Tuesday, January 26, 2010

How to Be A Stepmom’s Friend by Jacque Fletcher

Because I blasted another post by Jacque I will give her a positive shout out for this one:

How to Be A Stepmom’s Friend


My Dear Stepmothers: Please pass this post along to your best friends, sisters, mothers, cousins, or anyone else you go to for support.

How to Be a Stepmom’s Friend

When I first became a stepmother, my best friend listened to me talk about what it was like to becoming a stepmom. I dished to her all my fears and feelings. Yes. ALL. The stepmothers who are reading this before sending it along to friends are cringing right now. Because often when a stepmother tells the truth of what she’s feeling to someone who is not a stepmom, she hears responses such as the following:

-How could you hate a kid?
-What do you mean you don’t love your stepchildren?
-You knew what you were getting into when you married him / moved in with him / decided to date a man with kids.
-Why do you need alone time? Don’t you want to be with your family 24/7?
-You sound like a wicked stepmother.
-Shouldn’t you be at your stepchild’s soccer game?
-Why would you go to your stepchild’s soccer game? You’re only her stepmom.

What a stepmother’s friends don’t typically know is that the hard feelings we have as we become stepmoms are a normal part of stepfamily development. But since this is not common knowledge, stepmothers are often made to feel like crazy, evil, heartless, and stupid women by the very people who love them most. And that makes the job of becoming a stepmother, more difficult.

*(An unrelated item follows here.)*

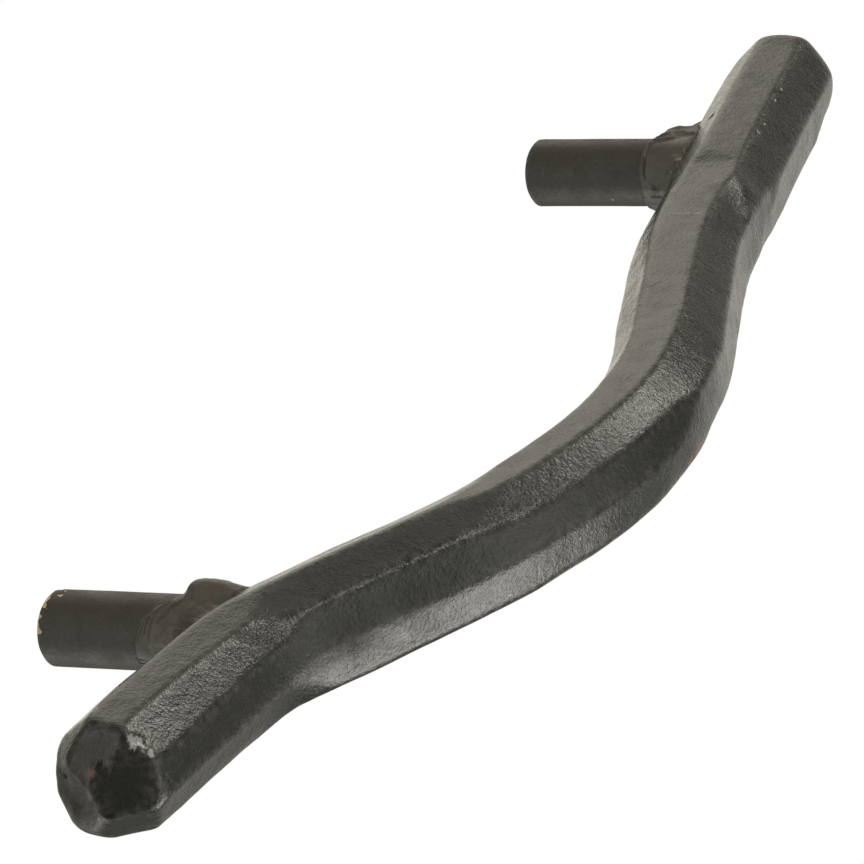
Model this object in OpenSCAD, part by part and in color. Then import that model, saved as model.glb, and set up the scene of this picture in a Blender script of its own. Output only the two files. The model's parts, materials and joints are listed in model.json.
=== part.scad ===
// Hand-forged bow pull: a hammered bar on two round posts, welded at the joints.
// Frame: the posts stand in a row along z, the hand is on the -y side and the door face is y = 0.
// The origin lies midway between the posts' door ends.
// "Out" is a distance from the door. Angles round the bar start at its hand side and turn towards +x.

/* [Grip bar] */
// Distance across the hammered flats of the bar
bar_across = 19.6; // [18:0.1:21]
// Distance from the door to the middle of the bar where it stands out most
bow_out = 71.4; // [68:0.2:76]
// Height above the origin where the upper end's hammered facets begin
high_end = 139; // [134:1:144]
// Distance below the origin where the lower end's hammered facets begin
low_end = 133; // [128:1:138]
// Radius with which a hammered flat runs out at its two ends
blow_radius = 30; // [20:1:60]

/* [Posts] */
// Distance between the axes of the posts
post_spacing = 184.8; // [180:0.2:190]
// Diameter of each post
post_d = 12.7; // [12:0.1:14]
// Width of the chamfer on the door end of each post
post_chamfer = 0.5; // [0.2:0.1:1]
// Depth to which a post's end is let into the back of the bar
post_seat = 0.4; // [0.2:0.1:1]

/* [Threaded holes] */
// Core diameter of the thread in each post
hole_d = 6.8; // [5:0.1:7]
// Depth of each hole at full diameter
hole_depth = 20; // [12:1:22]

/* [Welds] */
// Reach of the upper weld along its post
upper_leg = 11; // [9:0.5:13]
// Reach of the lower weld along its post
lower_leg = 8.5; // [7:0.5:10]
// Distance from a post's axis to the toe of its weld on the bar
weld_toe = 8.6; // [8:0.2:10]

/* [Hidden] */
iron = [0.20, 0.20, 0.18];
post_iron = [0.29, 0.28, 0.25];
weld_iron = [0.24, 0.23, 0.20];
flat_h = bar_across / 2;
corner_h = flat_h * 1.2;
post_r = post_d / 2;
upper_z = post_spacing / 2;
lower_z = -post_spacing / 2;
station_gap = 3.5;
snap = 0.001;
reach = 60;
run_steps = 9;
run_start = -20;

// Centreline of the bar as [height, out] for a bow of the standard height
bow_knots = [[-150, 30.5], [-115, 37], [-80, 44.5], [-50, 51.2], [-25, 60], [0, 68.8], [21, 71.4],
             [42, 68.5], [62, 61.5], [82, 50], [98, 42], [115, 39], [150, 37.2]];
standard_out = 71.4;
last_knot = len(bow_knots) - 1;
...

If you’re friends with a stepmom, here are some tips to help you stay friends as she blossoms into stepmotherhood.

Have an open heart policy. Even if you’re a whiz at active listening, pay attention to how you offer your new stepmom friend a shoulder to cry on. Try to listen to her feelings with an open heart and mind. Even if she says she hates the six year old who knocks on her newlywed bedroom door every night, please don’t judge her. Instead merely say something like, “I’m sorry honey. That sounds like it’s really hard for you.”

Give her the benefit of the doubt. Assume your friend is still the generous, kind, loving woman she was before she became a stepmother. Becoming a stepmom can knock a woman to her knees, especially if she has challenging stepchildren who are openly hostile. Even when she voices things that you don’t understand or agree with, consider voicing this thought: “I don’t really understand what you’re going through because I’ve never been a stepmother, but I love you and support you no matter what.”

Remind her of who she is. No matter how long your friend has been a stepmother, she needs to be reminded of who she is outside of her stepmom role. Help her remember what she’s like when she’s happy and light-hearted. Take her out to do things that you both love that don’t involve husbands or kids or stepchildren.

Read a book about stepmotherhood. Consider this quote by a reader who reviewed my book, A Career Girl’s Guide to Becoming a Stepmom. “I am not a stepmom or a stepdaughter but my best friend is both. There was no way for me to understand the kinds of issues she faced as they courted and got married and built their new family; this book makes it all so clear.” Whether you read my book or one by another author, you would do your friendship a great service if you learned about the normal phases of stepmother development.

Support her positivity. Don’t let your friend just vent to you about all the negative aspects of stepmotherhood without touching on the positive parts. A stepmother needs to be armed with optimism if she’s going to make it to the finish line. So help her remember the many reasons she loves her husband and what she feels she’s done well.

No one dreams of becoming a stepmother but now that your friend is one or is about to become one, she will need you more than ever. On behalf of your friend, I thank you for your willingness to love and support her. If I were in your presence right now I would give you a standing ovation!

And to my own dear friend. Thank you so much for listening to me with an open heart. You always make me feel supported and understood even when you disagreed with me. I love you!



Well said Jacque...well said!

1 comment:

  1. Wow, love this. Its too late for a couple of my friends who I have now, sadly, moved away from emotionally. They kept taking the bio-mother's point of view on everything. It drove me crazy and was not at all supportive. I am also a bio-mother, I know what it is like to send my child off to her dad/step-mum's house I did not need my friends to take the bio-mother's side! I know I was not being unreasonable in my complaints. Quite simply, I was venting to the only people I could vent to and I was getting very little support. Bleh. Thankfully I now have very supportive friends who hear me out, acknowledge my feelings, allow me a little more ranting, then distract me with other girly chat to take my mind off it all!